How many of you have seen this?
I take a fairly aggressive stance on Net neutrality. I believe that broadband networks should be free of restrictions on both equipment and nodes of communication. If indeed this neutrality would diminish innovation…then ok. I don’t think is what will happen, but I am ok with it if it does. Without net neutrality I’d argue that what passes for a digital divide would increase.
Now the article above notes that black state legislators across the country are beginning to move against net neutrality. But what the article does not say is that many of these same legislators are being paid off financially supported for doing so.
Gotta love it.
It gets more complicated. There is not, in fact, a standard of service for net neutrality. Which is to say that can be reasonably assumed that most ISPs already have tiered services, but they simply haven’t figured a way to make them pay. This means that the lowest common denominator of service will be the net-neutral service, guaranteed.
This is not about the digital divide, it’s about the broadband equivalent of 24 inch rims vs ordinary 17 inchers. Net neutrality is about the 17s.

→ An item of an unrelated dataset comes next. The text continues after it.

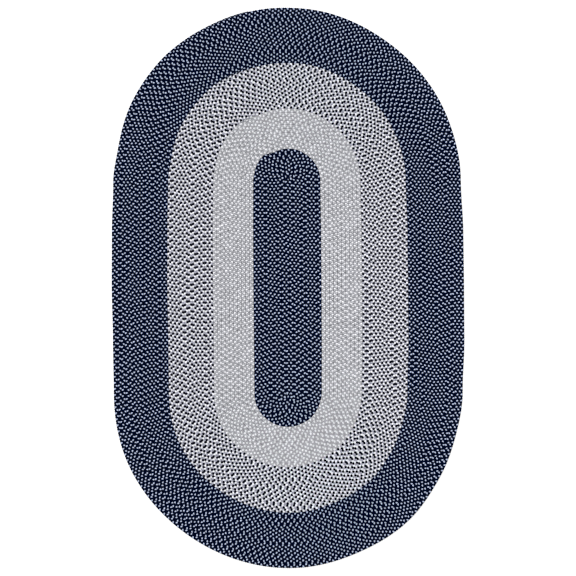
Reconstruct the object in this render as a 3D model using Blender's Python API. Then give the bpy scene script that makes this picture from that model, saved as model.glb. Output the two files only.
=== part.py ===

Check out Cringely for the latest details.
“In the long run, the ISPs will probably get their way, too, on being paid for access to higher service tiers. But since we’ve already paid for that bandwidth, I propose the ISPs be made to share their bounty with us.”
If state legislators are being funded by ISPs in this case, what is the likelihood they’ll support this move legislatively?
Oh they will. The question I have pertains to the extent that experts are actually called to testify on such matters, or that we in the attention-paying public are properly informed about the weight of such arguments.
Potentially, this issue is about much more than tiering bandwidth. Net neutrality promotes competition among ISPs by guaranteeing 3rd parties access to exchange carriers and the regional Bells. Under the proposals for deregulation, not only could a RBOC/CLEC charge an ISP whatever it wants for carriage, the local phone carrier could deny them service altogether (as do cable system operators). The new policy would also be applicable to individual web sites — including those operated by bloggers — effectively turning control over content to companies like Verizon and AT&T.
Considering the relationship between access to information, telecom services, and economic mobility, and the implications therein for the underserved communities most Af-Am legislators represent, the conflict of interest on display here is self-evident. But it’s to be expected with contemporary politicians and politics. My concern is with those solutions that will serve the public interest and how they may be reconciled with the present technology and economics of the telecom industry.
It seems to me that there’s a practical limit to maintaining a blacklist for punishing an ISP’s enemies. To suggest that it would go to an individual website just seems prohibitively expensive.
I would hope that some inventive activists would make some grids at a high level. I think empirically ISPs and RBOC/CLECs will know who’s cheating whom.